(Work instructions):
Your task is to gather the lines below that hold the string "names".

+++ Given information +++

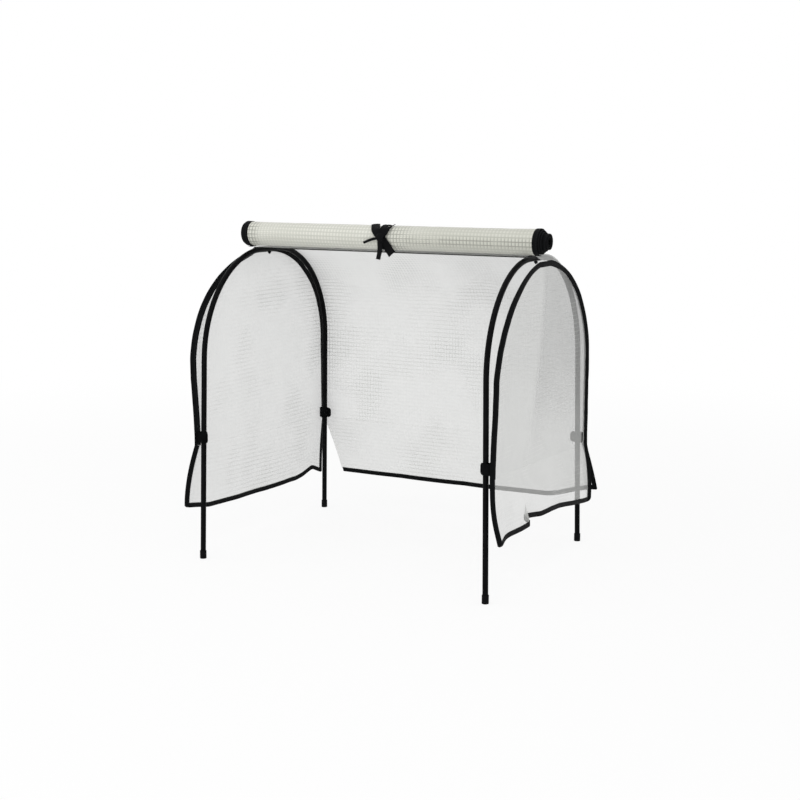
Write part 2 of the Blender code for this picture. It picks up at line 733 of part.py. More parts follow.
def roll_right_end(sweep):
    """Right edge of the rolled flap, whose inner turns stand out further."""
    share = sweep / ROLL_SWEEP
    turns = min(1.0, share / ROLL_TURNS_SHARE)
    core = smooth_step((share - ROLL_TURNS_SHARE) / (ROLL_CORE_SHARE - ROLL_TURNS_SHARE))
    return ROLL_RIGHT_X + ROLL_TURNS_SHIFT * turns + ROLL_CORE_SHIFT * core


def build_roll(film, tape, carrier):
    """The rolled flap and the bound side edges that show at its ends."""
    roll_spiral(
        "front_flap_roll",
        lambda sweep: roll_left_end(sweep) + TAPE_WIDTH + GAP,
        lambda sweep: roll_right_end(sweep) - TAPE_WIDTH - GAP,
        ROLL_SHEET,
        film,
        carrier,
    )
    roll_spiral(
        "roll_left_tape",
        roll_left_end,
        lambda sweep: roll_left_end(sweep) + TAPE_WIDTH,
        TAPE,
        tape,
        carrier,
    )
    roll_spiral(
        "roll_right_tape",
        lambda sweep: roll_right_end(sweep) - TAPE_WIDTH,
        roll_right_end,
        TAPE,
        tape,
        carrier,
    )


def build_flap_lead(film, carrier):
    """The first stretch of the flap, over the front shoulder between the roof sheet and the roll."""
    rise = ROOF_Z + SHEET / 2 - CROWN_HEIGHT
    shoulder = -HALF_FLAT
    runs = spread(shoulder - SHOULDER_RADIUS * (ROLL_LEAN + LEAD_FRONT), shoulder, 4)
    rows = []
    for run in runs:
        point, normal = hoop_point(run)
        point += rise * normal
        rows.append([point + Vector((x, 0.0, 0.0)) for x in spread(ROLL_LEFT_X, ROLL_RIGHT_X, 8)])
    back = Vector((0.0, HOOP_Y - ROOF_FRONT - GAP, ROOF_Z + SHEET / 2))
    rows.append([back + Vector((x, 0.0, 0.0)) for x in spread(ROLL_LEFT_X, ROLL_RIGHT_X, 8)])
    grid_sheet("front_flap_lead", rows, SHEET, film, carrier)


def ribbon_strip(points, width, roll_centre):
    """Rings of a flat ribbon whose face looks away from the roll's axis."""
    rings = []
    for step, point in enumerate(points):
        before = points[max(0, step - 1)]
        after = points[min(len(points) - 1, step + 1)]
        out = point - roll_centre
        out.x = 0.0
        out.normalize()
        side = (after - before).cross(out).normalized() * width / 2
        lift = out * RIBBON / 2
        rings.append([point + side + lift, point - side + lift, point - side - lift, point + side - lift])
    return rings


def build_tie(ribbon, carrier):
    """The ribbon round the roll, and its knot with five loose ends."""
    across = Vector((1.0, 0.0, 0.0))
    drop = ROLL_PITCH / 4 - LOOP_EASE
    lean = Vector((0.0, math.sin(ROLL_LEAN), -math.cos(ROLL_LEAN)))
    centre = Vector((TIE_OFFSET, ROLL_AXIS_Y, ROLL_AXIS_Z)) + drop * lean
    bore = ROLL_RADIUS + GAP - drop
    rings = []
    for step in range(LOOP_STEPS):
        angle = 2 * math.pi * step / LOOP_STEPS - math.pi / 2
        out = Vector((0.0, math.cos(angle), math.sin(angle)))
        half = across * RIBBON_WIDTH / 2
        low = centre + bore * out
        high = centre + (bore + RIBBON) * out
        rings.append([low - half, low + half, high + half, high - half])
    add_piece("tie_loop", skin(rings, joined=True), ribbon, carrier)

    knot_radius = bore + RIBBON + GAP + KNOT_DEPTH / 2
    knot = centre + Vector((0.0, -knot_radius, -KNOT_DROP))
    work = bmesh.new()
    bmesh.ops.create_uvsphere(work, u_segments=12, v_segments=8, radius=0.5)
    bmesh.ops.scale(work, vec=(KNOT_WIDTH, KNOT_DEPTH, KNOT_HEIGHT), verts=work.verts)
    bmesh.ops.translate(work, vec=knot, verts=work.verts)
    mesh = bpy.data.meshes.new("knot")
    work.to_mesh(mesh)
    work.free()
    bow = add_piece("tie_bow", mesh, ribbon, carrier)

    # Each loose end, in ribbon widths: its width, then (sideways, upward, outward) from the knot
    ends = (
        (0.91, ((0.00, 0.00, 0.23), (-0.35, 0.57, 0.23), (-0.74, 1.07, 0.26), (-1.34, 1.63, 0.30))),
        (0.59, ((0.00, 0.00, 0.27), (0.42, 0.60, 0.28), (0.81, 1.18, 0.32), (1.38, 1.74, 0.35))),
        (0.32, ((0.00, 0.00, 0.27), (-0.75, -0.09, 0.27), (-1.69, -0.34, 0.24), (-2.60, -0.71, 0.35))),
        (0.64, ((0.00, 0.00, 0.23), (-0.26, -0.67, 0.30), (-0.52, -1.60, 0.45), (-0.80, -2.75, 0.59))),
        (0.91, ((0.00, 0.00, 0.18), (0.30, -0.45, 0.24), (0.70, -1.24, 0.27), (1.42, -2.09, 0.36))),
    )
    face = bore + RIBBON + GAP
    for number, (width, offsets) in enumerate(ends):
        points = []
        for offset in offsets:
            sideways, upward, outward = (share * RIBBON_WIDTH for share in offset)
            height = upward - KNOT_DROP
            reach = math.sqrt(max(0.0, face * face - height * height))
            if upward < 0:
                reach = max(reach, TAIL_SETBACK * face)
            points.append(centre + Vector((sideways, -reach - outward, height)))
        strip = skin(ribbon_strip(points, width * RIBBON_WIDTH, centre))
        tail = bpy.data.objects.new(f"tie_end_{number}", strip)
        hang(tail, carrier)
        tail.hide_render = True
        tail.display_type = "WIRE"
        bpy.context.scene.collection.objects.link(tail)
        join = bow.modifiers.new(f"end_{number}", "BOOLEAN")
        join.operation = "UNION"
        join.solver = "EXACT"
        join.object = tail


def build_strap(name, x_side, y_side, height, material):
    """A hook-and-loop strap: once round the leg towards the end panel, with its end lapped over."""
    leg = leg_centre(x_side, y_side, height)
    radius = TUBE_RADIUS + STRAP_ROOM + STRAP / 2
    far = END_PANEL_X - TAPE / 2 - GAP - STRAP / 2 - radius
    straight = far - abs(leg.x)
    arc = math.pi * radius
    loop = 2 * (straight + arc)
    total = loop + STRAP_OVERLAP
    inner = []
    outer = []
    for travel in spread(0.0, total, round(total / STRAP_STEP)):
        lift = (STRAP + GAP) * smooth_step((travel - loop + STRAP_RAMP) / STRAP_RAMP)
        turn = travel % loop
        if turn < straight:
            out = turn
            angle = -math.pi / 2
        elif turn < straight + arc:
            out = straight
            angle = -math.pi / 2 + (turn - straight) / radius
        elif turn < 2 * straight + arc:
            out = 2 * straight + arc - turn
            angle = math.pi / 2
        else:
            out = 0.0
            angle = math.pi / 2 + (turn - 2 * straight - arc) / radius
        for row, face in ((inner, -1), (outer, 1)):
            reach = radius + lift + face * STRAP / 2
            x = leg.x + x_side * (out + reach * math.cos(angle))
            row.append((x, leg.y + reach * math.sin(angle)))
    rings = []
    for low, high in zip(inner, outer):
        ring = []
        for (x, y), z_side in ((low, -1), (high, -1), (high, 1), (low, 1)):
            ring.append(Vector((x, y, height + z_side * STRAP_HEIGHT / 2)))
        rings.append(ring)
    add_piece(name, skin(rings), material)


def build_all():
    """The whole cover on its frame."""
    for item in list(bpy.data.objects):
        bpy.data.objects.remove(item)
    make_empty(MIDDLE, Vector((HOOP_X, 0.0, 0.0)))

    steel = make_material("black_powder_coat", (0.012, 0.012, 0.013), 0.42)
    plastic = make_material("black_plastic", (0.016, 0.016, 0.016), 0.55)
    zinc = make_material("blackened_steel", (0.05, 0.05, 0.05), 0.4, metallic=1.0)
    film = make_material("mesh_film", (0.80, 0.82, 0.80), 0.35, alpha=0.55)
    tape = make_material("black_tape", (0.012, 0.012, 0.012), 0.75)
    ribbon = make_material("black_ribbon", (0.010, 0.010, 0.010), 0.8)
    strap = make_material("black_hook_and_loop", (0.014, 0.014, 0.014), 0.9)

    for label, x_side in (("left", -1), ("right", 1)):
        build_hoop(label, x_side, steel)
        build_bolt_and_nut(label, x_side, zinc)
        build_end_panel(label, x_side, film, tape)
        for word, y_side, crease in (("front", -1, CREASE_FRONT_Z), ("back", 1, CREASE_BACK_Z)):
            build_foot_cap(f"{word}_{label}_foot_cap", x_side, y_side, plastic)
            build_strap(f"{word}_{label}_strap", x_side, y_side, crease + STRAP_RISE, strap)
        axis = Vector((x_side * ROOF_HALF_WIDTH, CREASE_FRONT_Y, CREASE_FRONT_Z))
        hinge = make_empty(f"{label}_skirt_hinge", axis)
        build_skirt(
            label,
            lambda along, drop: side_skirt_point(x_side, along, drop),
            CREASE_LENGTH,
            SIDE_SKIRT_COLUMNS,
            True,
            film,
            tape,
            hinge,
        )
    build_ridge_tube(steel)
    build_roof_and_back(film)
    hinge = make_empty("back_skirt_hinge", Vector((0.0, BACK_SKIRT_Y + TAPE / 2, CREASE_BACK_Z)))
    width = 2 * ROOF_HALF_WIDTH
    build_skirt("back", back_skirt_point, width, BACK_SKIRT_COLUMNS, False, film, tape, hinge)

    shoulder = Vector((0.0, SHOULDER_Y, SHOULDER_Z))
    build_flap_lead(film, make_empty("front_flap_hinge", shoulder))
    roll_axis = make_empty("front_flap_slide", Vector((0.0, ROLL_AXIS_Y, ROLL_AXIS_Z)))
    build_roll(film, tape, roll_axis)
    build_tie(ribbon, roll_axis)


build_all()
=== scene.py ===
"""Dressed model of a mesh tunnel cover for a raised planter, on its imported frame. Metres."""

import functools
import math

import bmesh
import bpy
from mathutils import Matrix, Vector, noise


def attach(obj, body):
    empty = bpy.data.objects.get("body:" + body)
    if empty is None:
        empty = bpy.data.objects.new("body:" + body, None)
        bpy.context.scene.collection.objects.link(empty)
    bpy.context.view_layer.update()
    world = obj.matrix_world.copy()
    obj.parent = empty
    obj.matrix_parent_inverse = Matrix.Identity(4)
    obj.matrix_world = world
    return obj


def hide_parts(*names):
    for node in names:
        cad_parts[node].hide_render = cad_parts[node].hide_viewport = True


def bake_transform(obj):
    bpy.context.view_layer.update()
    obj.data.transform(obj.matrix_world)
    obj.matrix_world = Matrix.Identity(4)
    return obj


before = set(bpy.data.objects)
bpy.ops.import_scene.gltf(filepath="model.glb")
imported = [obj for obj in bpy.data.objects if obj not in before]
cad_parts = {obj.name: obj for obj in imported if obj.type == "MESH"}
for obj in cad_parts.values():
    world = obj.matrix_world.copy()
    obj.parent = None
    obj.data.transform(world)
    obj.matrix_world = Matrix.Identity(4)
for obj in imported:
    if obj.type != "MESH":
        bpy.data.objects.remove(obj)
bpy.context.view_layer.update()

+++

(In response):
def hide_parts(*names):
    for node in names:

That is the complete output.